O assassinato de Fernando Villavicencio, candidato à presidência do Equador, chamou a atenção para este pequeno país da América do Sul. Sabemos, pelo caso da Colômbia, que quando os narcotraficantes começam a matar candidatos a presidente, eles já dispõem de um exorbitante poder dentro do país.
E no entanto, a escalada dos narcotraficantes no Equador já vinha sendo anunciada um ano antes por este artigo do Globo. Embora não seja um produtor, os portos profundos tornam o país um importante ponto de trânsito para drogas rumo aos consumidores nos EUA e Europa. Sua economia dolarizada também o torna um local estratégico para lavagem de dinheiro. E conforme apontado no artigo, a reação ao crescimento da violência tem sido libertar os presos para aliviar a superlotação nas cadeis controladas pelas quadrilhas. Soa familiar?
Por aqui, não falta quem acredite que nosso crime nada deve aos países "reféns do narcotráfico", como o México, e agora, o Equador. Mas é preciso dizer: não, não é a mesma coisa, e quem pensa o contrário nunca esteve em um daqueles países. Nossos narcotraficantes se assemelham aos de nossos vizinhos por sua violência e pelo uso de armas pesadas, mas diferenciam-se destes pelas áreas onde atuam e exercem sua influência. O Brasil não produz drogas, exceto pequena quantidade de maconha de má qualidade (os usuários preferem a paraguaia). Como rota para os principais mercados consumidores, é secundário se comparado aos países do norte do subcontinente. Mas por outro lado, o Brasil é o segundo maior consumidor de drogas do mundo, atrás apenas dos EUA.
Por conseguinte, o perfil do crime relacionado ao narcotráfico, no Brasil, não se assemelha ao de um país como o México, mas ao de um país consumidor, como os EUA; ou seja, está concentrado nos pontos de distribuição e venda. Esses pontos, no Brasil, são as favelas, abandonadas pela polícia e tornadas "zona liberada" desde os anos 80, começando com Brizola. É nas favelas que se encontram as bocas-de-fumo, os estoques e os arsenais dos traficantes, que recrutam ali sua mão-de-obra e constroem suas fortalezas. O domínio que estes exercem sobre as favelas é notório, mas por outro lado, não é concebível no Brasil haverem cidades inteiras e vastas áreas rurais dominadas por quadrilhas de narcotraficantes, como ocorre nos países produtores e roteadores, os quais fornecem mão-de-obra muito mais numerosa, diversificada e geograficamente distribuída, correspondente às numerosas fases de plantio, confecção e transporte das drogas, tudo evidentemente financiado por um influxo muito superior de dólares vindo dos principais mercados consumidores, enquanto os traficantes brasileiros são pagos em reais pelos compradores brasileiros.
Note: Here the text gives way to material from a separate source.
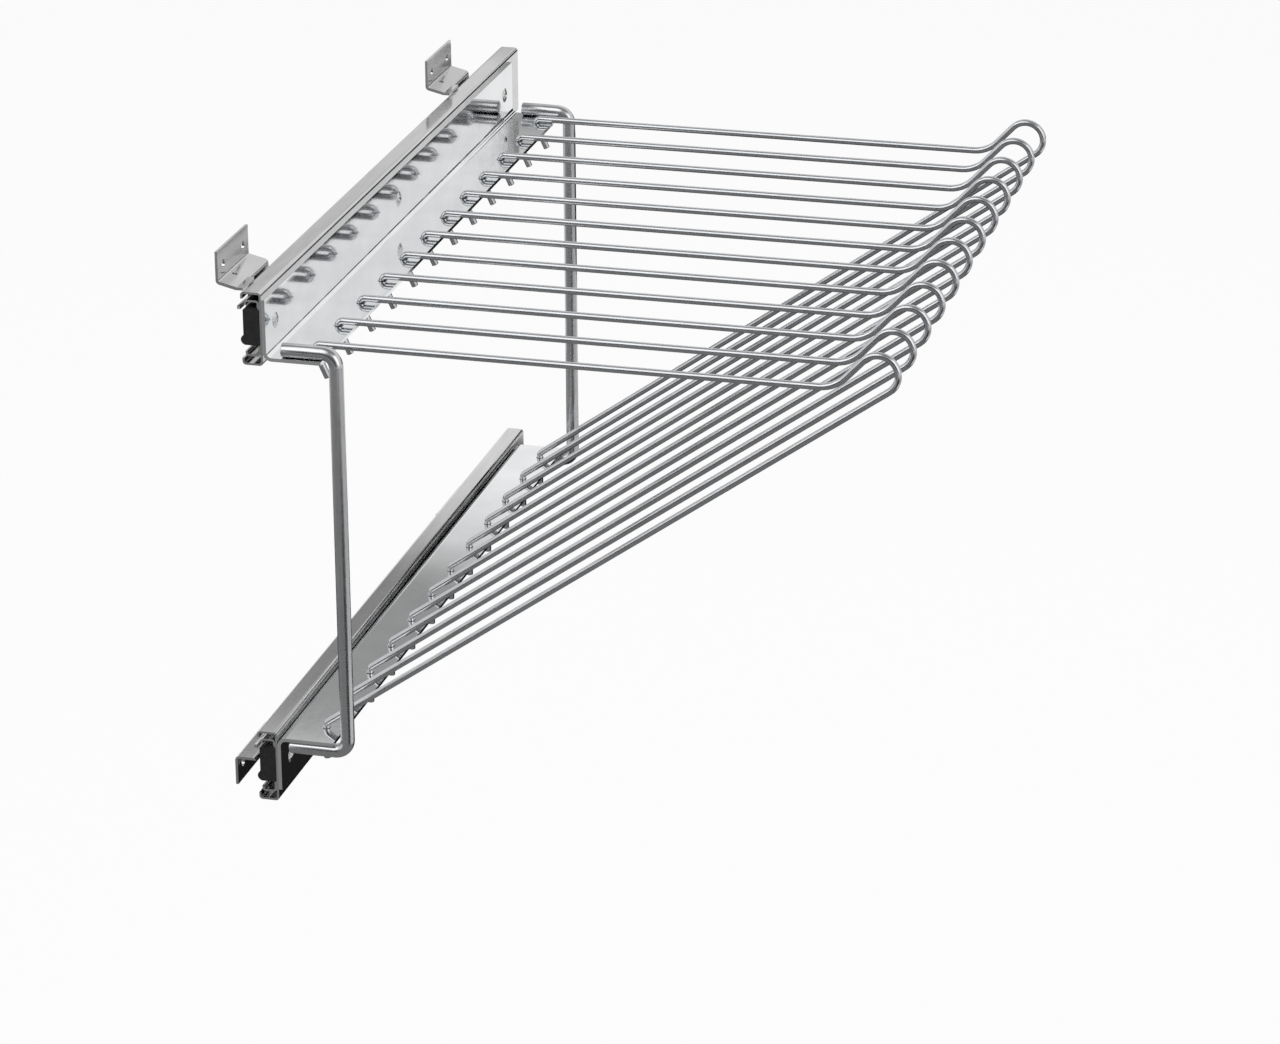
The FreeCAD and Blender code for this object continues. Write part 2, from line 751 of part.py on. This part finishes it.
os.makedirs("parts", exist_ok=True)
for part in parts:
    part.Shape.exportStep("parts/%s.step" % part.Label)
    print("%-24s %d solids %10.1f mm3" % (part.Label, len(part.Shape.Solids), part.Shape.Volume))
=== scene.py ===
import bpy
import math
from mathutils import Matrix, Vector


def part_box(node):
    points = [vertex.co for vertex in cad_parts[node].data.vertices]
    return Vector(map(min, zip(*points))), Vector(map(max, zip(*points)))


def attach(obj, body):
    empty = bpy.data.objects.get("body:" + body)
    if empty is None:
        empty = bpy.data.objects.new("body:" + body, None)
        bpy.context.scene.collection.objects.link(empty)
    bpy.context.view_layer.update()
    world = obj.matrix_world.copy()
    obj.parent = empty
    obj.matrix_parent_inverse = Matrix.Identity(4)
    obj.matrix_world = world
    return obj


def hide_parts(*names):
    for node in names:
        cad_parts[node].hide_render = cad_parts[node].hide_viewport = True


# Pull-out trouser rack: bent wire arms on two sheet steel plates, carried by two ball slides.
# Lengths are in metres. X points into the wardrobe, Y to the back, Z up.

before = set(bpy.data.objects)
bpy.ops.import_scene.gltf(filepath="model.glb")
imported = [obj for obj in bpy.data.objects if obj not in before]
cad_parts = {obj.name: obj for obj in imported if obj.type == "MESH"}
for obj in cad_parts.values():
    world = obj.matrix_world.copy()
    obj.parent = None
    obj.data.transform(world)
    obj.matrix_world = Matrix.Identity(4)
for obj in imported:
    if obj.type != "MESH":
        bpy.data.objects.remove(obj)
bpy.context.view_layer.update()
sides = ("upper", "lower")
armNames = ["arm_%02d" % number for number in range(1, 13)]
print("loaded", len(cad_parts), "nodes")

edges = {
    "nodeAngle": 30,       # degrees: a node's edges sharper than this stay crisp
    "pieceAngle": 40,      # the same for new pieces
    "bevelAngle": 60,      # new pieces' edges sharper than this are rounded
    "bevelSegments": 2,
    "mergeDistance": 0.00001,
}


# small helpers
def deselectAll():
    bpy.ops.object.select_all(action="DESELECT")


def pick(piece):
    deselectAll()
    piece.select_set(True)
    bpy.context.view_layer.objects.active = piece


def settle(piece):
    # puts the object at the origin with its place in its mesh
    pick(piece)
    bpy.ops.object.transform_apply(location=True, rotation=True, scale=True)


def smooth(piece, angle):
    pick(piece)
    bpy.ops.object.shade_smooth_by_angle(angle=math.radians(angle))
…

Então, no Brasil, os narcotraficantes não dominam o país. Dominam as favelas. Já é uma desgraça, mas ao menos não é comparável a um país onde as quadrilhas possuem conexões com várias setores urbanos e rurais. Tampouco existem aqui estabelecimentos comerciais localizados em áreas "boas" das cidades pagando quantias a máfias, como acontece no sul da Itália; aqui, essa realidade ocorre somente nas favelas disputadas por narcotraficantes e milícias.
Mas temos em comum com o Equador a leniência da legislação criminal, que procura aliviar a superlotação das cadeias soltando os criminosos ao invés de construir mais cadeias, e tolera que elas sejam controladas pelas quadrilhas. Então, podemos não ser reféns do narcotráfico, menos mal. Mas somos reféns de todos os outros tipos de crime.